The top 1 percent of taxpayers, making $373,000 or more a year, will reap almost 38 percent of all the benefits in President George W. Bush’s millionaire tax cut. The U.S. Senate and House of Representatives approved the final tax bill May 26 and sent it to Bush for his signature.
During the weeks of debate, Bush’s original giveaway was trimmed slightly, but according to the nonpartisan Center on Budget and Policy Priorities, most of the $1.35 trillion in tax breaks follows Bush’s original formula that earmarks the largest piece of the pie for the wealthy. The bottom 60 percent of taxpayers will get about 14 percent of the benefits, while those in the bottom 20 percent will see just 1 percent of the tax benefit, according to Citizens for Tax Justice.
When House and Senate members met to resolve the differences between their versions of the tax scheme, they were able to craft an even more generous break for the wealthy.
“They made the unfairness of this tax package much more severe in the waning hours. In the dark of night, in a closed room, they dramatically increased the tax relief going to the very wealthiest among us. They’ve taken this from a tax bill that gave 33 percent of the benefit to the wealthiest 1 percent, to a tax bill that gives nearly 40 percent of the benefit to the wealthiest 1 percent,” said Sen. Kent Conrad (D-N.D.) at a press conference following passage of the bill.
Along with the huge tilt toward the rich, the bill will eat up most of the projected federal surplus, leaving little for important working family investments.

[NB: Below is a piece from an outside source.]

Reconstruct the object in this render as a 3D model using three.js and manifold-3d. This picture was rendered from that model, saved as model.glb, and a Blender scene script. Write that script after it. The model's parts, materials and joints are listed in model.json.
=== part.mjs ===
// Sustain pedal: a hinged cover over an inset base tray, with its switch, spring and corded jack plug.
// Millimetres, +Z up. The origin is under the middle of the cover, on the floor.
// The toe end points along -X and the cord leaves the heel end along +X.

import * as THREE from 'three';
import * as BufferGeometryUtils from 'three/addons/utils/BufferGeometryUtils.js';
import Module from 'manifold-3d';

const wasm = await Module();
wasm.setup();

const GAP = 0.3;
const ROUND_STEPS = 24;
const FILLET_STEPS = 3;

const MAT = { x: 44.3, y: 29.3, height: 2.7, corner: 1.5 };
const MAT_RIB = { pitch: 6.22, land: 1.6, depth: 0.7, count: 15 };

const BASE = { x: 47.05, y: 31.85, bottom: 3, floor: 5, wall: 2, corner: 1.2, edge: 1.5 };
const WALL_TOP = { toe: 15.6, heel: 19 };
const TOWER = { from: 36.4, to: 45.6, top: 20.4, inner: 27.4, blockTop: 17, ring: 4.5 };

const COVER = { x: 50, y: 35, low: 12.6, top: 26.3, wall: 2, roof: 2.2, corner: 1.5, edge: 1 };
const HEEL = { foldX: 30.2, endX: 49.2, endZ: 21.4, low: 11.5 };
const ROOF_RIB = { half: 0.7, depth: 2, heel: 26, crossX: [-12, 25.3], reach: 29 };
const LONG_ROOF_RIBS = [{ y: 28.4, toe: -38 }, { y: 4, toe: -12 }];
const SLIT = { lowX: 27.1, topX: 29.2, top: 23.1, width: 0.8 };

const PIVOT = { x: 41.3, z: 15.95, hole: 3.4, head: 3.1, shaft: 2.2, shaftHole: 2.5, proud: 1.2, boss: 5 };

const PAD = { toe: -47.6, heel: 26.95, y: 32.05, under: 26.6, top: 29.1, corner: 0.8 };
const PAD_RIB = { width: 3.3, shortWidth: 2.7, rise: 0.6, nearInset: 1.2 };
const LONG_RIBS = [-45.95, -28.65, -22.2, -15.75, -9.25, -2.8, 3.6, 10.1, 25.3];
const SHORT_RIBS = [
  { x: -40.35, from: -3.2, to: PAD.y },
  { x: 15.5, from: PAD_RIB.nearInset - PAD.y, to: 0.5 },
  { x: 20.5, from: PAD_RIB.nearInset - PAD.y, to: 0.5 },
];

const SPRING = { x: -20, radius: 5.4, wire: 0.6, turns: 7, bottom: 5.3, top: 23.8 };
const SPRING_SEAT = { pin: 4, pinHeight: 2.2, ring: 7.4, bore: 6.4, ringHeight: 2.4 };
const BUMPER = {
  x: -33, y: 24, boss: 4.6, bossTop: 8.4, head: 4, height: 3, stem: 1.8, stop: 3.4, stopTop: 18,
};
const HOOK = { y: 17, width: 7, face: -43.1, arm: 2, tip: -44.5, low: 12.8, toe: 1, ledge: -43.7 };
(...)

“What this means,” said Sen. Tom Daschle (D-S.D.), “is that the Social Security and Medicare trust funds are no longer viable. What this means is that we won’t have the resources to make the commitment to education, prescription drug costs and the other priorities for the American people.”
Budget experts accused Bush and the bill’s backers of using accounting gimmicks and chicanery to mask the true cost of the millionaire giveaway.
The Center on Budget and Policy Priorities said the true cost of the bill through 2011 is $1.9 trillion, not the $1.35 trillion the bill’s backers claim, and the cost in the next 10 years, 2012-2021, will soar to $4.3 trillion.
The CBPP report calls the claim that the bill complies with the $1.35 trillion limit set out by the budget resolution as “essentially a fiction.”
“If baloney were electricity,” said Sen. Richard Durbin (D-Ill.), “this tax bill could solve our energy crisis.”